AMENDMENT NUMBER ONE

TO

NONSTATUTORY STOCK OPTION AGREEMENT

(2012 Version)

This Amendment Number One to Nonstatutory Stock Option Agreement (“Amendment”), dated as of                     , 2013, is made by and between DJO Global, Inc. (formerly DJO Incorporated), a Delaware corporation (the “Company”) and                              (the “Optionee”).

WHEREAS, the Company and Optionee have previously entered into that certain Nonstatutory Stock Option Agreement, dated                     , 2012 (the “Agreement”) under which the Company granted Optionee an option to purchase shares of Common Stock on terms and conditions set forth therein;

WHEREAS, the Company and Optionee desire to reflect herein an amendment to the Agreement approved by the Compensation Committee to modify certain vesting requirements;

NOW, THEREFORE, the parties hereby agree as follows.
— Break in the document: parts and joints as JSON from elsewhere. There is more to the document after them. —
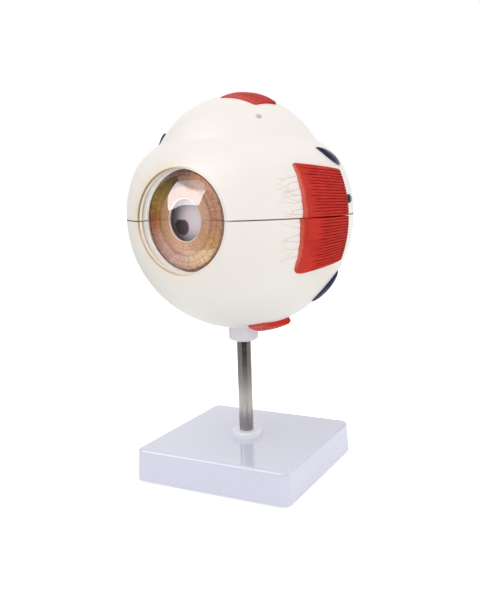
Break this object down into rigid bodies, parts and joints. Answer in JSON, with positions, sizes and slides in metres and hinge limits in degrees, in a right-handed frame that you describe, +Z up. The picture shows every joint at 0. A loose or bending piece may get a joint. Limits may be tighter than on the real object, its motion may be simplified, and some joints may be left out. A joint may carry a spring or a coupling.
{
  "type": "eye anatomy model",
  "caption": "Enlarged eye model on a desk stand: the globe splits at a level seam over the choroid, iris, lens and vitreous body, and turns on its support rod.",
  "frame": {"origin": "desk level on the axis of the support rod, under the centre of the base plate", "axes": "+Z up along the support rod, -Y the way the eye looks, +X towards the lateral rectus"},
  "size_m": [0.1311, 0.144, 0.2072],
  "materials": {
    "base": "gloss",
    "rubber_feet": "matt",
    "rod": "brushed",
    "foot_ring": "gloss",
    "fastener": "zinc plated",
    "sclera": "satin",
    "pins": "matt",
    "socket": "satin",
    "muscle": "satin painted",
    "vortex_veins": "satin painted",
    "nerve": "satin painted",
    "vein": "gloss painted",
    "cornea": "clear polished plastic",
    "artery": "gloss painted",
    "choroid": "satin painted",
    "iris": "satin painted",
    "ciliary_body": "matt painted",
    "vitreous": "clear polished plastic",
    "lens": "clear polished plastic"
  },
  "bodies": {
    "stand": {"base_plate": "base", "rubber_feet": "rubber_feet", "support_rod": "rod", "foot_ring": "foot_ring", "rod_washer": "fastener", "rod_nut": "fastener"},
    "globe": {"sclera_lower": "sclera", "sclera_pins": "pins", "globe_socket": "socket", "lateral_rectus_lower": "muscle", "medial_rectus_lower": "muscle", "inferior_rectus": "muscle", "inferior_oblique": "muscle", "vortex_veins_lower": "vortex_veins", "optic_nerve_lower": "nerve", "central_retinal_vein": "vein"},
    "upper_globe": {"sclera_upper": "sclera", "cornea": "cornea", "lateral_rectus_upper": "muscle", "medial_rectus_upper": "muscle", "superior_rectus": "muscle", "superior_oblique": "muscle", "vortex_veins_upper": "vortex_veins", "ciliary_vessel_stubs": "vortex_veins", "optic_nerve_upper": "nerve", "central_retinal_artery": "artery"},
    "upper_tunic": {"choroid_upper": "choroid", "iris_upper": "iris", "ciliary_body_upper": "ciliary_body"},
    "lower_tunic": {"choroid_lower": "choroid", "iris_lower": "iris", "ciliary_body_lower": "ciliary_body"},
    "vitreous": {"vitreous_body": "vitreous"},
    "lens": {"lens": "lens"}
  },
  "joints": [
    {"name": "globe_swivel", "type": "hinge", "parent": "stand", "child": "globe", "pos_m": [0, 0, 0.08], "axis": [0, 0, 1], "continuous": true},
    {"name": "upper_sclera_lift", "type": "slide", "parent": "globe", "child": "upper_globe", "axis": [0, 0, 1], "range_m": [0, 0.26]},
    {"name": "upper_tunic_lift", "type": "slide", "parent": "globe", "child": "upper_tunic", "axis": [0, 0, 1], "range_m": [0, 0.195]},
    {"name": "vitreous_lift", "type": "slide", "parent": "globe", "child": "vitreous", "axis": [0, 0, 1], "range_m": [0, 0.13]},
    {"name": "lower_tunic_lift", "type": "slide", "parent": "globe", "child": "lower_tunic", "axis": [0, 0, 1], "range_m": [0, 0.065]},
    {"name": "lens_slide", "type": "slide", "parent": "vitreous", "child": "lens", "axis": [-0.1392, -0.9903, 0], "range_m": [0, 0.0221]}
  ],
  "couplings": [
    {"joint": "upper_tunic_lift", "follows": "upper_sclera_lift", "ratio": 0.75},
    {"joint": "vitreous_lift", "follows": "upper_sclera_lift", "ratio": 0.5},
    {"joint": "lower_tunic_lift", "follows": "upper_sclera_lift", "ratio": 0.25},
    {"joint": "lens_slide", "follows": "upper_sclera_lift", "ratio": 0.085}
  ]
}
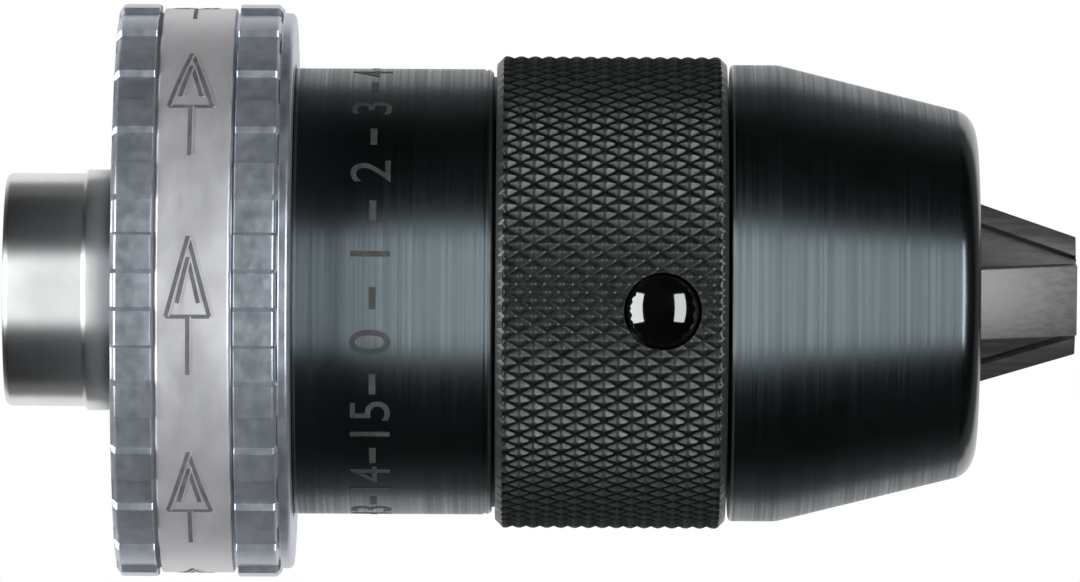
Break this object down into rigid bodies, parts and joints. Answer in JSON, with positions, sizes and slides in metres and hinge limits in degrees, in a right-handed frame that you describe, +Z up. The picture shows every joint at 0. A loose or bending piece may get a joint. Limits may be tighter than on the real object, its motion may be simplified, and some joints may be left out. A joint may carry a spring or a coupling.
{
  "type": "drill chuck",
  "caption": "Keyless drill chuck: turning the knurled sleeve feeds a screw spindle that slides three jaws down a conical nose to grip a round shank.",
  "frame": {"origin": "on the chuck's axis, in the plane of the hub's rear face", "axes": "+X along the chuck's axis from the hub towards the jaws; +Z up; jaw 1 faces 7 degrees below -Y"},
  "size_m": [0.0974, 0.0518, 0.0518],
  "materials": {
    "polished_steel": "turned and polished",
    "grey_ring": "satin moulded grey",
    "clip_steel": "blued spring steel",
    "felt": "dense oiled felt",
    "bearing_steel": "ground and polished bearing steel",
    "brass": "stamped brass",
    "hardened_steel": "hardened steel, satin",
    "blackened_steel": "black oxide over fine turning marks",
    "blackened_knurl": "black oxide on a diamond knurl",
    "gloss_black": "gloss black",
    "ground_steel": "ground tool steel"
  },
  "bodies": {
    "root": {"chuck_body": "polished_steel", "grip_ring": "grey_ring", "ring_clip": "clip_steel", "felt_seal": "felt", "front_race": "bearing_steel"},
    "ball_cage": {"ball_cage": "brass", "ball_01": "bearing_steel", "ball_02": "bearing_steel", "ball_03": "bearing_steel", "ball_04": "bearing_steel", "ball_05": "bearing_steel", "ball_06": "bearing_steel", "ball_07": "bearing_steel", "ball_08": "bearing_steel", "ball_09": "bearing_steel", "ball_10": "bearing_steel", "ball_11": "bearing_steel", "ball_12": "bearing_steel"},
    "nose": {"nose": "blackened_steel", "thrust_nut": "hardened_steel", "rear_race": "bearing_steel", "spring_clip": "clip_steel", "wave_spring": "clip_steel"},
    "lock_ring": {"lock_ring": "hardened_steel"},
    "outer_sleeve": {"rear_sleeve": "blackened_steel", "knurled_sleeve": "blackened_knurl", "stop_stud_1": "gloss_black", "stop_stud_2": "gloss_black", "stop_stud_3": "gloss_black"},
    "spindle": {"adjusting_spindle": "hardened_steel"},
    "jaw_1": {"jaw_1": "ground_steel"},
    "jaw_2": {"jaw_2": "ground_steel"},
    "jaw_3": {"jaw_3": "ground_steel"}
  },
  "joints": [
    {"name": "nose_turn", "type": "hinge", "parent": "root", "child": "nose", "pos_m": [0.05, 0, 0], "axis": [1, 0, 0], "range_deg": [0, 1500]},
    {"name": "cage_spin", "type": "hinge", "parent": "root", "child": "ball_cage", "pos_m": [0.0326, 0, 0], "axis": [1, 0, 0], "range_deg": [0, 750]},
    {"name": "lock_shift", "type": "hinge", "parent": "nose", "child": "outer_sleeve", "pos_m": [0.045, 0, 0], "axis": [-1, 0, 0], "range_deg": [0, 20]},
    {"name": "lock_slide", "type": "slide", "parent": "nose", "child": "lock_ring", "axis": [-1, 0, 0], "range_m": [0, 0.001]},
    {"name": "spindle_feed", "type": "slide", "parent": "nose", "child": "spindle", "axis": [-1, 0, 0], "range_m": [0, 0.0125]},
    {"name": "jaw_1_slide", "type": "slide", "parent": "nose", "child": "jaw_1", "axis": [-0.9363, -0.3485, -0.0428], "range_m": [0, 0.01335]},
    {"name": "jaw_2_slide", "type": "slide", "parent": "nose", "child": "jaw_2", "axis": [-0.9363, 0.1372, 0.3232], "range_m": [0, 0.01335]},
    {"name": "jaw_3_slide", "type": "slide", "parent": "nose", "child": "jaw_3", "axis": [-0.9363, 0.2113, -0.2804], "range_m": [0, 0.01335]}
  ],
  "couplings": [
    {"joint": "cage_spin", "follows": "nose_turn", "ratio": 0.5},
    {"joint": "lock_slide", "follows": "lock_shift", "m_per_rad": 0.0028648},
    {"joint": "spindle_feed", "follows": "nose_turn", "m_per_rad": 0.00047746},
    {"joint": "jaw_1_slide", "follows": "nose_turn", "m_per_rad": 0.00050993},
    {"joint": "jaw_2_slide", "follows": "nose_turn", "m_per_rad": 0.00050993},
    {"joint": "jaw_3_slide", "follows": "nose_turn", "m_per_rad": 0.00050993}
  ]
}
Capitalized terms used but not defined herein shall have the meanings ascribed to them in the Agreement.

1.        Amendment to Right to Exercise. The second paragraph of Section 4(a) of the Agreement is hereby amended to add a new clause (i) as follows just before the existing clause (i) and to renumber the existing clauses (i) and (ii) to (ii) and (iii) respectively:

  “(i)  Option Shares that did not vest in 2012 because the actual EBITDA in such year did not equal or exceed the EBITDA in the budget for such year shall vest and become exercisable following the 2013 fiscal year if the actual EBITDA for such year equals or exceeds $             million;”

2.        Counterparts. This Amendment may be executed in one or more counterparts, each of which shall be deemed to be an original but all of which together will constitute one and the same agreement.

3.        Effect of Amendment. Except as specifically amended by this Amendment, the Agreement remains in force and unmodified and its terms and provisions, as amended hereby, remain in full force and effect.


IN WITNESS WHEREOF, the Company has caused this Amendment to be executed on its behalf by its duly authorized officer and the Optionee has executed this Amendment, as of the day and year first above written.

 

DJO GLOBAL, INC.:  

 

 

 

DONALD ROBERTS

 
Executive Vice President, General Counsel and Secretary

I hereby agree to be bound by the terms of the Plan, the Agreement as amended by this Amendment and the Stockholder’s Agreement. I hereby further agree that all the decisions and determinations of the Board or an officer of the Company as provided in the Agreement as amended by this Amendment shall be final and binding.